## BEGIN Data

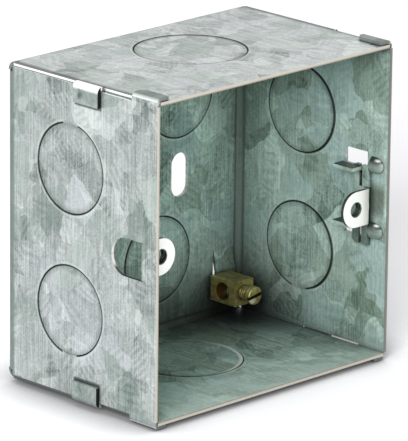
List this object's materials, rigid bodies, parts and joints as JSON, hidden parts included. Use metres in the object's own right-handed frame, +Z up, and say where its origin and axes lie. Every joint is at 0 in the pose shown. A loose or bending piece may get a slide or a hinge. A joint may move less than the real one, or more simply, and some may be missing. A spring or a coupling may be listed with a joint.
{
  "type": "flush back box",
  "caption": "Open-fronted square metal back box with knockouts, a fixed and a sliding threaded lug, and an earth terminal; holds a switch or socket plate in a wall.",
  "frame": {"origin": "centre of the footprint on the lowest surface, which is the outer face of the two lower corner tabs", "axes": "+X along the width, to the right seen from the open front; +Y from the open front to the back; +Z up"},
  "size_m": [0.0738, 0.047, 0.0739],
  "materials": {
    "galvanised_steel": "spangled zinc on rolled sheet",
    "galvanised_slider": "bright zinc on rolled sheet",
    "brass": "plain, slightly dulled"
  },
  "bodies": {
    "box": {"box_body": "galvanised_steel", "earth_terminal_block": "brass"},
    "lug_slider": {"adjustable_lug": "galvanised_slider"},
    "earth_screw": {"earth_terminal_screw": "brass"}
  },
  "joints": [
    {"name": "lug_slide", "type": "slide", "parent": "box", "child": "lug_slider", "axis": [0, 0, 1], "range_m": [0, 0.0038]},
    {"name": "earth_screw_travel", "type": "slide", "parent": "box", "child": "earth_screw", "axis": [0, 1, 0], "range_m": [-0.002, 0.0016]}
  ]
}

## END Data

- [Task directions] Which lines contain "materials"? Copy each of them out.

- [Solution to the problem]
List this object's materials, rigid bodies, parts and joints as JSON, hidden parts included. Use metres in the object's own right-handed frame, +Z up, and say where its origin and axes lie. Every joint is at 0 in the pose shown. A loose or bending piece may get a slide or a hinge. A joint may move less than the real one, or more simply, and some may be missing. A spring or a coupling may be listed with a joint.
  "materials": {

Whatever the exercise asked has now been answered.